After interviewing Ms. Cervantes, I was reminded of Dr. Reed’s philosophy of serving the underserved, ensuring access to all, and responding to the needs of an economy that relies on qualified human capital.
All successes aside, Dr. Reed has hit snags in his ability to steer this gigantic academic ship. Ongoing labor negotiations, student concerns, and legislative incompetence have, at times, derailed his agenda and caused uneasiness among the system’s stakeholders. It is not these day to day issues that come to mind when reflecting on the last ten years, however, but that the CSU’s image is unwavering, and that it maintains a reputation of leadership and innovation in the national academic echelon.
The results speak for themselves.

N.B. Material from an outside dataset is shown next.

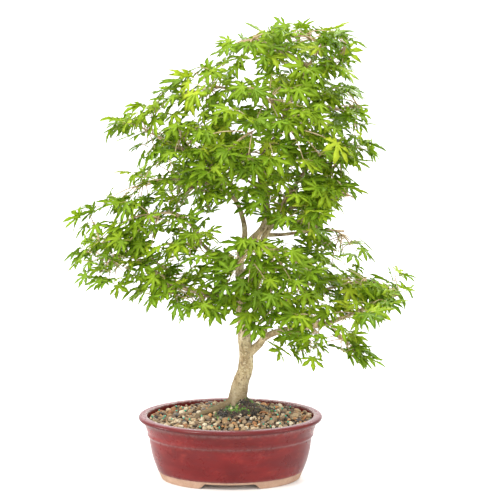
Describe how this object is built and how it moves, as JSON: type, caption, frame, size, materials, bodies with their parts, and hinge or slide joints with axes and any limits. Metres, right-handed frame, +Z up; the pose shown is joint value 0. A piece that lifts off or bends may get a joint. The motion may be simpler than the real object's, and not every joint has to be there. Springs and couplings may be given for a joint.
{
  "type": "bonsai tree in a pot",
  "caption": "Japanese maple bonsai with lobed green leaves, growing in gravel-topped soil in an oval red-glazed stoneware pot.",
  "frame": {"origin": "middle of the bounding box, on the surface that the pot's foot stands on", "axes": "+Z up the tree, +X to the right of the tree seen from its front, +Y away from the front"},
  "size_m": [0.5926, 0.3542, 0.7467],
  "materials": {
    "red_glaze": "glossy brick-red glaze with mauve breaks at the edges, bare tan clay on the foot",
    "screen_mesh": "matte black plastic mesh",
    "wire": "satin",
    "bark": "matte pale tan bark with fine speckles",
    "dark_soil": "matte dark brown composted bark and grit",
    "tan_gravel": "matte tan, cream and grey grit",
    "moss": "matte dark green moss and humus",
    "maple_leaf": "satin green leaf, lighter on new growth"
  },
  "bodies": {
    "root": {"drainage_screen_left": "screen_mesh", "drainage_screen_right": "screen_mesh", "gravel_top_dressing": "tan_gravel", "moss_cushion": "moss", "pot": "red_glaze", "potting_soil": "dark_soil", "root_tie_wire": "wire", "screen_clip_left": "wire", "screen_clip_right": "wire", "shoot_back_high_1": "maple_leaf", "shoot_back_low_1": "maple_leaf", "shoot_back_mid_1": "maple_leaf", "shoot_crown_left_1": "maple_leaf", "shoot_crown_left_2": "maple_leaf", "shoot_crown_right_1": "maple_leaf", "shoot_crown_right_2": "maple_leaf", "shoot_front_high_1": "maple_leaf", "shoot_front_high_2": "maple_leaf", "shoot_front_mid_1": "maple_leaf", "shoot_front_mid_2": "maple_leaf", "shoot_left_leader_1": "maple_leaf", "shoot_left_leader_2": "maple_leaf", "shoot_left_leader_3": "maple_leaf", "shoot_low_left_1": "maple_leaf", "shoot_low_left_2": "maple_leaf", "shoot_low_left_3": "maple_leaf", "shoot_low_left_4": "maple_leaf", "shoot_low_left_5": "maple_leaf", "shoot_low_left_6": "maple_leaf", "shoot_low_right_1": "maple_leaf", "shoot_low_right_2": "maple_leaf", "shoot_low_right_3": "maple_leaf", "shoot_low_right_4": "maple_leaf", "shoot_low_right_5": "maple_leaf", "shoot_low_right_rise_1": "maple_leaf", "shoot_low_right_rise_2": "maple_leaf", "shoot_low_right_rise_3": "maple_leaf", "shoot_low_right_rise_4": "maple_leaf", "shoot_mid_left_1": "maple_leaf", "shoot_mid_left_2": "maple_leaf", "shoot_mid_left_3": "maple_leaf", "shoot_right_leader_1": "maple_leaf", "shoot_right_leader_2": "maple_leaf", "shoot_right_leader_3": "maple_leaf", "shoot_right_leader_4": "maple_leaf", "shoot_right_low_mid_1": "maple_leaf", "shoot_right_low_mid_2": "maple_leaf", "shoot_right_mid_1": "maple_leaf", "shoot_right_mid_2": "maple_leaf", "shoot_second_left_1": "maple_leaf", "shoot_second_left_2": "maple_leaf", "shoot_top_left_1": "maple_leaf", "shoot_top_left_2": "maple_leaf", "shoot_top_right_1": "maple_leaf", "shoot_upper_left_1": "maple_leaf", "shoot_upper_left_2": "maple_leaf", "shoot_upper_left_3": "maple_leaf", "shoot_upper_left_4": "maple_leaf", "trunk_and_boughs": "bark"}
  },
  "joints": []
}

The CSU graduates 90,000 students into the workforce each year, and is the state’s greatest producer of bachelor’s degrees in key industries including education, life sciences, nursing, business, public administration, and engineering.
Just as we hold leaders accountable for failures, we should recognize them for accomplishments. Ten years after coming to Long Beach, Chancellor Reed’s leadership is admirable and full of accomplishments. It begs the question, which I subtly threw into our interview, “how many years do you intend to continue serving California in this capacity?”
He responds, “there is still a lot of work to do.”